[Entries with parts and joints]
begin
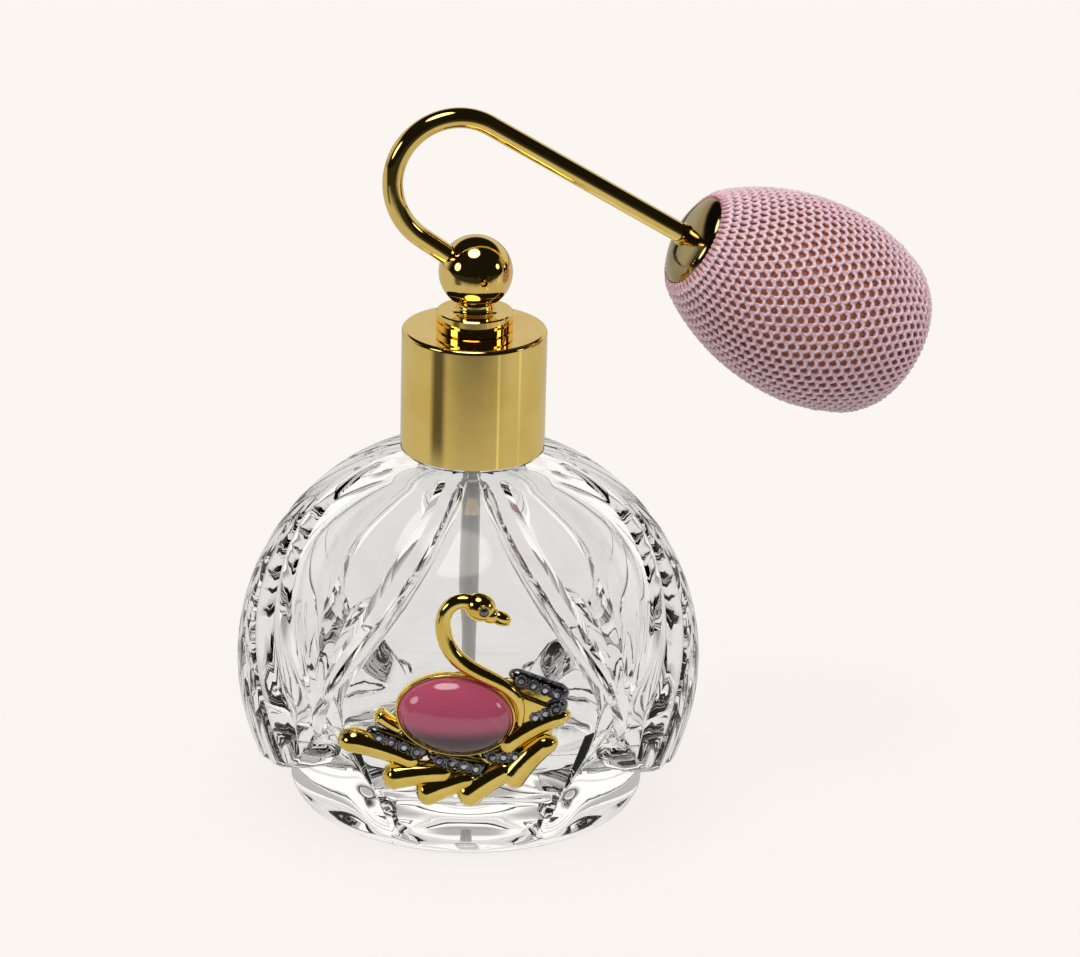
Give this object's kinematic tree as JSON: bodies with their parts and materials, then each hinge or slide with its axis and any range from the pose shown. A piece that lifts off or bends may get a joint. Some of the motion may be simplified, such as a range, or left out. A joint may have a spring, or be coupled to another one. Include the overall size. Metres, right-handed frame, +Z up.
{
  "type": "perfume atomiser",
  "caption": "Round pressed glass bottle with a screwed metal collar, ball nozzle, goose-neck air tube, netted rubber squeeze bulb and a jewelled swan on the front.",
  "frame": {"origin": "middle of the flat base that the bottle stands on", "axes": "+Z up along the neck, -Y towards the front with the swan, +X towards the side that the bulb hangs on"},
  "size_m": [0.1093, 0.0667, 0.1141],
  "materials": {
    "clear_glass": "clear pressed glass, fire polished",
    "gilt": "bright gold plate, polished",
    "gilt_casting": "gold-plated casting, polished",
    "rhodium": "dark rhodium plate",
    "small_stones": "cut crystal with foiled backs",
    "rose_glass": "polished rose glass",
    "white_moulding": "natural polypropylene",
    "grey_seal": "soft sealing rubber",
    "clear_tube": "translucent extruded tube",
    "steel": "bright steel",
    "tan_rubber": "moulded tan rubber",
    "rose_yarn": "crocheted rayon yarn",
    "clear_adhesive": "cured clear resin"
  },
  "bodies": {
    "bottle": {"glass_bottle": "clear_glass", "adhesive_pad": "clear_adhesive", "swan_casting": "gilt_casting", "stone_bezel": "gilt_casting", "cabochon": "rose_glass", "pave_plates": "rhodium", "pave_stones": "small_stones", "eye_stone": "small_stones"},
    "seal": {"sealing_washer": "grey_seal"},
    "collar": {"collar_shell": "gilt", "closure_insert": "white_moulding"},
    "head": {"dip_socket": "white_moulding", "atomiser_stem": "gilt", "ball_head": "gilt", "liquid_tube": "steel", "dip_tube": "clear_tube", "nozzle_insert": "gilt", "goose_neck_tube": "gilt", "tube_nipple": "gilt"},
    "bulb": {"bulb_cup": "gilt", "bulb_bush": "white_moulding", "rubber_bulb": "tan_rubber", "net_cover": "rose_yarn", "net_tie": "rose_yarn"},
    "tail": {"tail_valve": "white_moulding", "ball_keeper": "white_moulding"},
    "inlet_ball": {"valve_ball": "steel"}
  },
  "joints": [
    {"name": "head_lift", "type": "slide", "parent": "bottle", "child": "seal", "axis": [0, 0, 1], "range_m": [0, 0.006]},
    {"name": "collar_turn", "type": "hinge", "parent": "seal", "child": "collar", "pos_m": [0, 0, 0.0686], "axis": [0, 0, 1], "range_deg": [0, 680.32]},
    {"name": "head_swivel", "type": "hinge", "parent": "seal", "child": "head", "pos_m": [0, 0, 0.078], "axis": [0, 0, 1], "continuous": true},
    {"name": "bulb_twist", "type": "hinge", "parent": "head", "child": "bulb", "pos_m": [0.03193, 0.00679, 0.09206], "axis": [0.8445, 0.1795, -0.5045], "continuous": true},
    {"name": "bulb_squeeze", "type": "slide", "parent": "bulb", "child": "tail", "axis": [-0.8445, -0.1795, 0.5045], "range_m": [0, 0.012], "stiffness_N_per_m": 600, "deforming": ["rubber_bulb", "net_cover"]},
    {"name": "inlet_ball_lift", "type": "slide", "parent": "tail", "child": "inlet_ball", "axis": [-0.8445, -0.1795, 0.5045], "range_m": [0, 0.0008]}
  ],
  "couplings": [
    {"joint": "collar_turn", "follows": "head_lift", "rad_per_m": 1979}
  ]
}
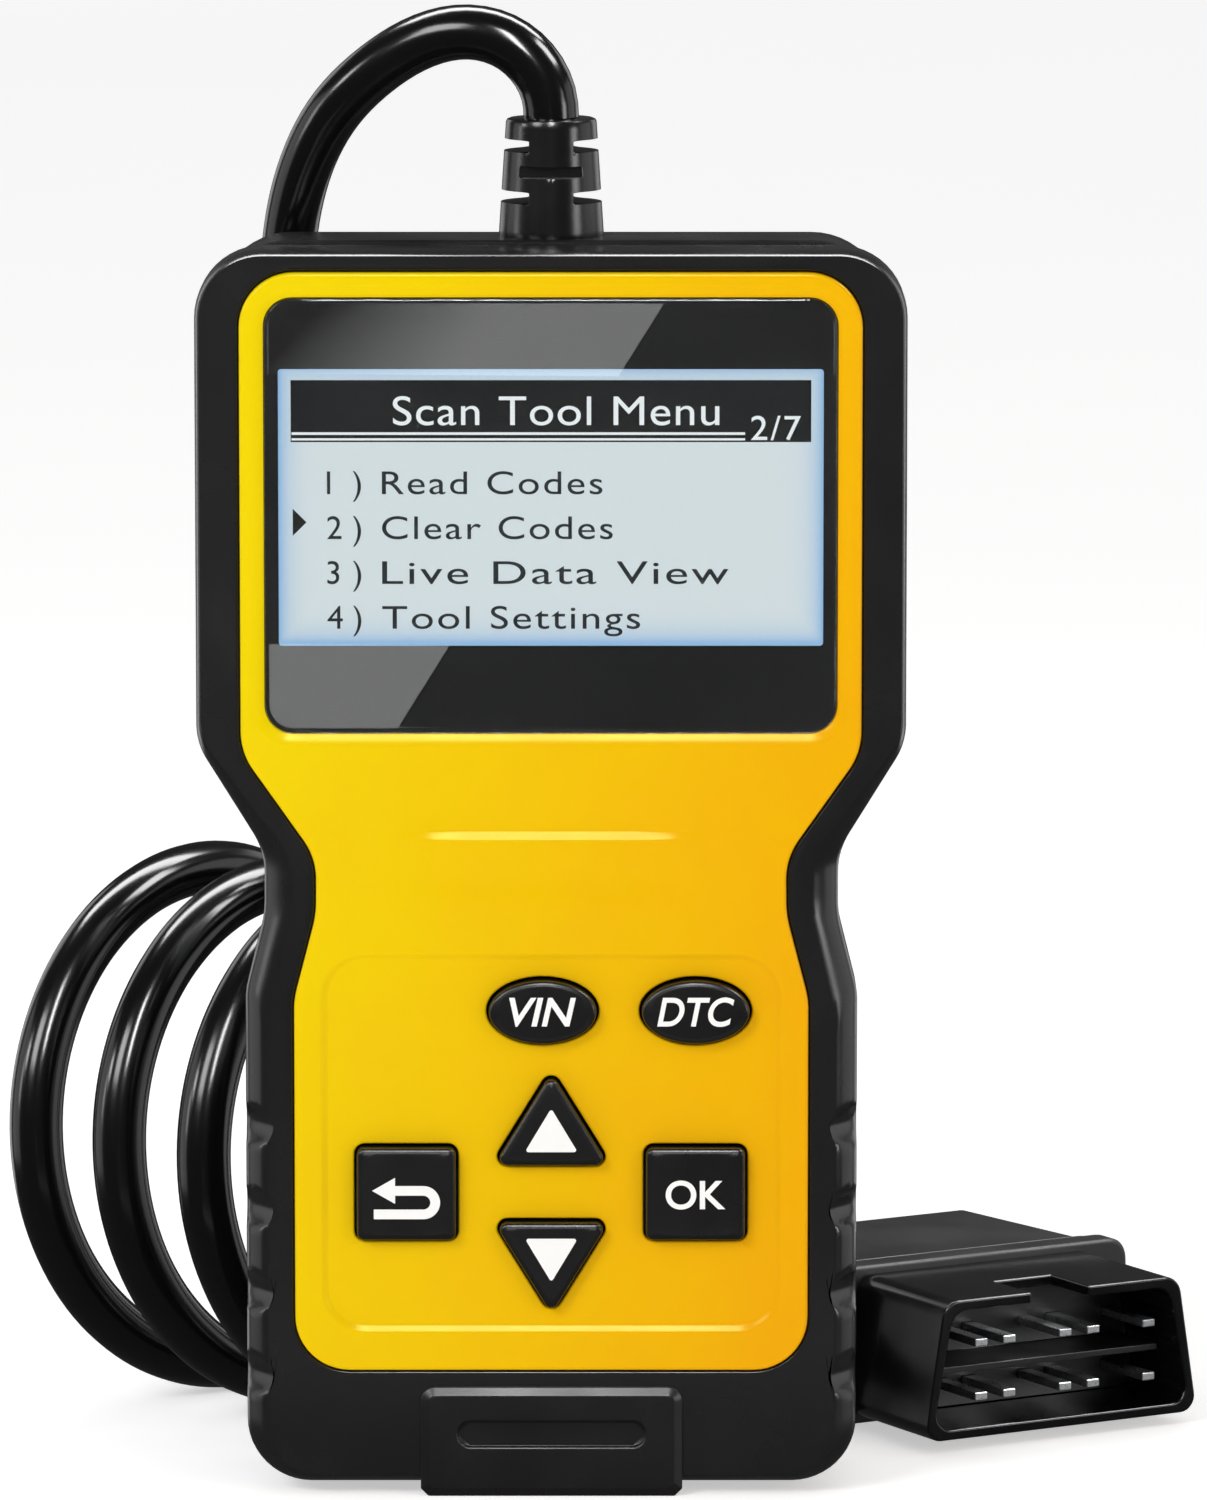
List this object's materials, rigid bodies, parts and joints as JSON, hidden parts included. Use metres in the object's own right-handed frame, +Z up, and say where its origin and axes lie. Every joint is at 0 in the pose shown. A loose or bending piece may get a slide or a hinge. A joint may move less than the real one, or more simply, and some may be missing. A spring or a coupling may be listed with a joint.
{
  "type": "obd code reader",
  "caption": "Handheld vehicle code reader with a screen, sprung keys, a coiled cord and a 16-way diagnostic plug.",
  "frame": {"origin": "under the middle of the case, on the surface that it stands on", "axes": "+Z up the case towards the cord outlet, -Y out of the screen, +X to the right of someone facing the screen"},
  "size_m": [0.1442, 0.1064, 0.1743],
  "materials": {
    "case_black": "satin",
    "soft_black": "satin",
    "yellow_shell": "satin",
    "lens_clear": "gloss",
    "printed_black": "gloss",
    "display": "gloss",
    "light_guide": "satin",
    "flex_film": "gloss",
    "circuit_board": "satin",
    "chip_black": "matte",
    "can_aluminium": "satin",
    "plated_steel": "satin",
    "screw_black": "satin",
    "nylon_white": "satin",
    "wire_red": "satin",
    "cord_jacket": "gloss",
    "keypad_rubber": "matte",
    "label_film": "satin",
    "key_black": "satin",
    "plug_black": "gloss",
    "pin_metal": "bright"
  },
  "bodies": {
    "reader": {"front_housing": "case_black", "rear_housing": "case_black", "bottom_cap": "soft_black", "faceplate": "yellow_shell", "display_lens": "lens_clear", "lens_mask": "printed_black", "lcd_glass": "display", "lcd_frame": "plated_steel", "lcd_backlight": "light_guide", "lcd_flex": "flex_film", "main_board": "circuit_board", "microcontroller": "chip_black", "bus_transceivers": "chip_black", "power_regulator": "chip_black", "buzzer": "chip_black", "capacitors": "can_aluminium", "crystal": "plated_steel", "cable_header": "nylon_white", "cable_clamp": "nylon_white", "inner_wires": "wire_red", "inner_cable": "cord_jacket", "keypad_sheet": "keypad_rubber", "switch_domes": "plated_steel", "board_screws": "plated_steel", "case_screws": "screw_black", "plug_screws": "plated_steel", "rear_label": "label_film", "strain_relief": "soft_black", "cord": "cord_jacket", "plug_shroud": "plug_black", "plug_insert": "plug_black", "plug_hood_top": "plug_black", "plug_hood_bottom": "plug_black", "plug_pins": "pin_metal", "plug_boot": "soft_black"},
    "vin_button": {"vin_key": "key_black"},
    "dtc_button": {"dtc_key": "key_black"},
    "up_button": {"up_key": "key_black"},
    "down_button": {"down_key": "key_black"},
    "ok_button": {"ok_key": "key_black"},
    "back_button": {"back_key": "key_black"}
  },
  "joints": [
    {"name": "vin_press", "type": "slide", "parent": "reader", "child": "vin_button", "axis": [0, 1, 0], "range_m": [0, 0.0008], "stiffness_N_per_m": 400},
    {"name": "dtc_press", "type": "slide", "parent": "reader", "child": "dtc_button", "axis": [0, 1, 0], "range_m": [0, 0.0008], "stiffness_N_per_m": 400},
    {"name": "up_press", "type": "slide", "parent": "reader", "child": "up_button", "axis": [0, 1, 0], "range_m": [0, 0.0008], "stiffness_N_per_m": 400},
    {"name": "down_press", "type": "slide", "parent": "reader", "child": "down_button", "axis": [0, 1, 0], "range_m": [0, 0.0008], "stiffness_N_per_m": 400},
    {"name": "ok_press", "type": "slide", "parent": "reader", "child": "ok_button", "axis": [0, 1, 0], "range_m": [0, 0.0008], "stiffness_N_per_m": 400},
    {"name": "back_press", "type": "slide", "parent": "reader", "child": "back_button", "axis": [0, 1, 0], "range_m": [0, 0.0008], "stiffness_N_per_m": 400}
  ]
}
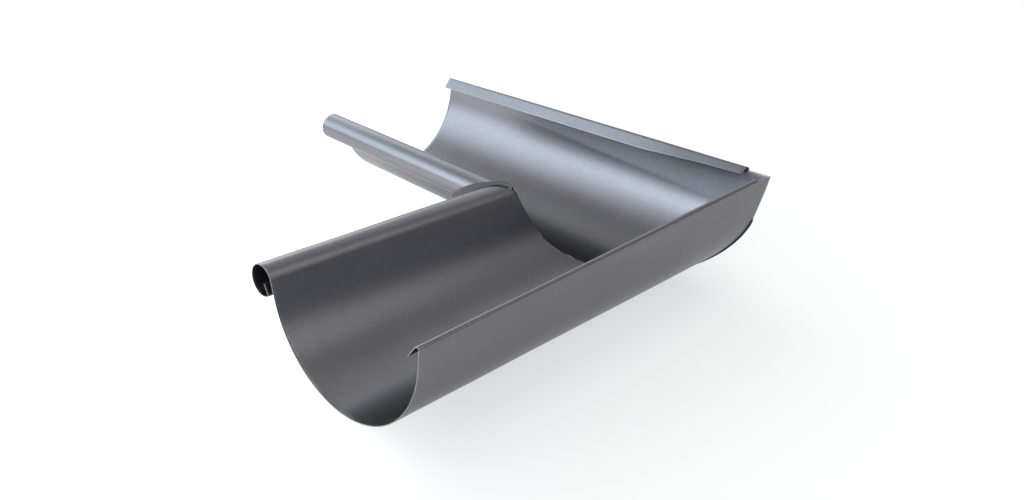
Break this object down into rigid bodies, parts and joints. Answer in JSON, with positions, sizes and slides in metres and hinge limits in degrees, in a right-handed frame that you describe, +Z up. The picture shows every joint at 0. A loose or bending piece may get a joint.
end
**Goal**
Quote the entries in full. Any image among them is to be omitted from the copy.

**Result**
Give this object's kinematic tree as JSON: bodies with their parts and materials, then each hinge or slide with its axis and any range from the pose shown. A piece that lifts off or bends may get a joint. Some of the motion may be simplified, such as a range, or left out. A joint may have a spring, or be coupled to another one. Include the overall size. Metres, right-handed frame, +Z up.
{
  "type": "perfume atomiser",
  "caption": "Round pressed glass bottle with a screwed metal collar, ball nozzle, goose-neck air tube, netted rubber squeeze bulb and a jewelled swan on the front.",
  "frame": {"origin": "middle of the flat base that the bottle stands on", "axes": "+Z up along the neck, -Y towards the front with the swan, +X towards the side that the bulb hangs on"},
  "size_m": [0.1093, 0.0667, 0.1141],
  "materials": {
    "clear_glass": "clear pressed glass, fire polished",
    "gilt": "bright gold plate, polished",
    "gilt_casting": "gold-plated casting, polished",
    "rhodium": "dark rhodium plate",
    "small_stones": "cut crystal with foiled backs",
    "rose_glass": "polished rose glass",
    "white_moulding": "natural polypropylene",
    "grey_seal": "soft sealing rubber",
    "clear_tube": "translucent extruded tube",
    "steel": "bright steel",
    "tan_rubber": "moulded tan rubber",
    "rose_yarn": "crocheted rayon yarn",
    "clear_adhesive": "cured clear resin"
  },
  "bodies": {
    "bottle": {"glass_bottle": "clear_glass", "adhesive_pad": "clear_adhesive", "swan_casting": "gilt_casting", "stone_bezel": "gilt_casting", "cabochon": "rose_glass", "pave_plates": "rhodium", "pave_stones": "small_stones", "eye_stone": "small_stones"},
    "seal": {"sealing_washer": "grey_seal"},
    "collar": {"collar_shell": "gilt", "closure_insert": "white_moulding"},
    "head": {"dip_socket": "white_moulding", "atomiser_stem": "gilt", "ball_head": "gilt", "liquid_tube": "steel", "dip_tube": "clear_tube", "nozzle_insert": "gilt", "goose_neck_tube": "gilt", "tube_nipple": "gilt"},
    "bulb": {"bulb_cup": "gilt", "bulb_bush": "white_moulding", "rubber_bulb": "tan_rubber", "net_cover": "rose_yarn", "net_tie": "rose_yarn"},
    "tail": {"tail_valve": "white_moulding", "ball_keeper": "white_moulding"},
    "inlet_ball": {"valve_ball": "steel"}
  },
  "joints": [
    {"name": "head_lift", "type": "slide", "parent": "bottle", "child": "seal", "axis": [0, 0, 1], "range_m": [0, 0.006]},
    {"name": "collar_turn", "type": "hinge", "parent": "seal", "child": "collar", "pos_m": [0, 0, 0.0686], "axis": [0, 0, 1], "range_deg": [0, 680.32]},
    {"name": "head_swivel", "type": "hinge", "parent": "seal", "child": "head", "pos_m": [0, 0, 0.078], "axis": [0, 0, 1], "continuous": true},
    {"name": "bulb_twist", "type": "hinge", "parent": "head", "child": "bulb", "pos_m": [0.03193, 0.00679, 0.09206], "axis": [0.8445, 0.1795, -0.5045], "continuous": true},
    {"name": "bulb_squeeze", "type": "slide", "parent": "bulb", "child": "tail", "axis": [-0.8445, -0.1795, 0.5045], "range_m": [0, 0.012], "stiffness_N_per_m": 600, "deforming": ["rubber_bulb", "net_cover"]},
    {"name": "inlet_ball_lift", "type": "slide", "parent": "tail", "child": "inlet_ball", "axis": [-0.8445, -0.1795, 0.5045], "range_m": [0, 0.0008]}
  ],
  "couplings": [
    {"joint": "collar_turn", "follows": "head_lift", "rad_per_m": 1979}
  ]
}
List this object's materials, rigid bodies, parts and joints as JSON, hidden parts included. Use metres in the object's own right-handed frame, +Z up, and say where its origin and axes lie. Every joint is at 0 in the pose shown. A loose or bending piece may get a slide or a hinge. A joint may move less than the real one, or more simply, and some may be missing. A spring or a coupling may be listed with a joint.
{
  "type": "obd code reader",
  "caption": "Handheld vehicle code reader with a screen, sprung keys, a coiled cord and a 16-way diagnostic plug.",
  "frame": {"origin": "under the middle of the case, on the surface that it stands on", "axes": "+Z up the case towards the cord outlet, -Y out of the screen, +X to the right of someone facing the screen"},
  "size_m": [0.1442, 0.1064, 0.1743],
  "materials": {
    "case_black": "satin",
    "soft_black": "satin",
    "yellow_shell": "satin",
    "lens_clear": "gloss",
    "printed_black": "gloss",
    "display": "gloss",
    "light_guide": "satin",
    "flex_film": "gloss",
    "circuit_board": "satin",
    "chip_black": "matte",
    "can_aluminium": "satin",
    "plated_steel": "satin",
    "screw_black": "satin",
    "nylon_white": "satin",
    "wire_red": "satin",
    "cord_jacket": "gloss",
    "keypad_rubber": "matte",
    "label_film": "satin",
    "key_black": "satin",
    "plug_black": "gloss",
    "pin_metal": "bright"
  },
  "bodies": {
    "reader": {"front_housing": "case_black", "rear_housing": "case_black", "bottom_cap": "soft_black", "faceplate": "yellow_shell", "display_lens": "lens_clear", "lens_mask": "printed_black", "lcd_glass": "display", "lcd_frame": "plated_steel", "lcd_backlight": "light_guide", "lcd_flex": "flex_film", "main_board": "circuit_board", "microcontroller": "chip_black", "bus_transceivers": "chip_black", "power_regulator": "chip_black", "buzzer": "chip_black", "capacitors": "can_aluminium", "crystal": "plated_steel", "cable_header": "nylon_white", "cable_clamp": "nylon_white", "inner_wires": "wire_red", "inner_cable": "cord_jacket", "keypad_sheet": "keypad_rubber", "switch_domes": "plated_steel", "board_screws": "plated_steel", "case_screws": "screw_black", "plug_screws": "plated_steel", "rear_label": "label_film", "strain_relief": "soft_black", "cord": "cord_jacket", "plug_shroud": "plug_black", "plug_insert": "plug_black", "plug_hood_top": "plug_black", "plug_hood_bottom": "plug_black", "plug_pins": "pin_metal", "plug_boot": "soft_black"},
    "vin_button": {"vin_key": "key_black"},
    "dtc_button": {"dtc_key": "key_black"},
    "up_button": {"up_key": "key_black"},
    "down_button": {"down_key": "key_black"},
    "ok_button": {"ok_key": "key_black"},
    "back_button": {"back_key": "key_black"}
  },
  "joints": [
    {"name": "vin_press", "type": "slide", "parent": "reader", "child": "vin_button", "axis": [0, 1, 0], "range_m": [0, 0.0008], "stiffness_N_per_m": 400},
    {"name": "dtc_press", "type": "slide", "parent": "reader", "child": "dtc_button", "axis": [0, 1, 0], "range_m": [0, 0.0008], "stiffness_N_per_m": 400},
    {"name": "up_press", "type": "slide", "parent": "reader", "child": "up_button", "axis": [0, 1, 0], "range_m": [0, 0.0008], "stiffness_N_per_m": 400},
    {"name": "down_press", "type": "slide", "parent": "reader", "child": "down_button", "axis": [0, 1, 0], "range_m": [0, 0.0008], "stiffness_N_per_m": 400},
    {"name": "ok_press", "type": "slide", "parent": "reader", "child": "ok_button", "axis": [0, 1, 0], "range_m": [0, 0.0008], "stiffness_N_per_m": 400},
    {"name": "back_press", "type": "slide", "parent": "reader", "child": "back_button", "axis": [0, 1, 0], "range_m": [0, 0.0008], "stiffness_N_per_m": 400}
  ]
}
Break this object down into rigid bodies, parts and joints. Answer in JSON, with positions, sizes and slides in metres and hinge limits in degrees, in a right-handed frame that you describe, +Z up. The picture shows every joint at 0. A loose or bending piece may get a joint.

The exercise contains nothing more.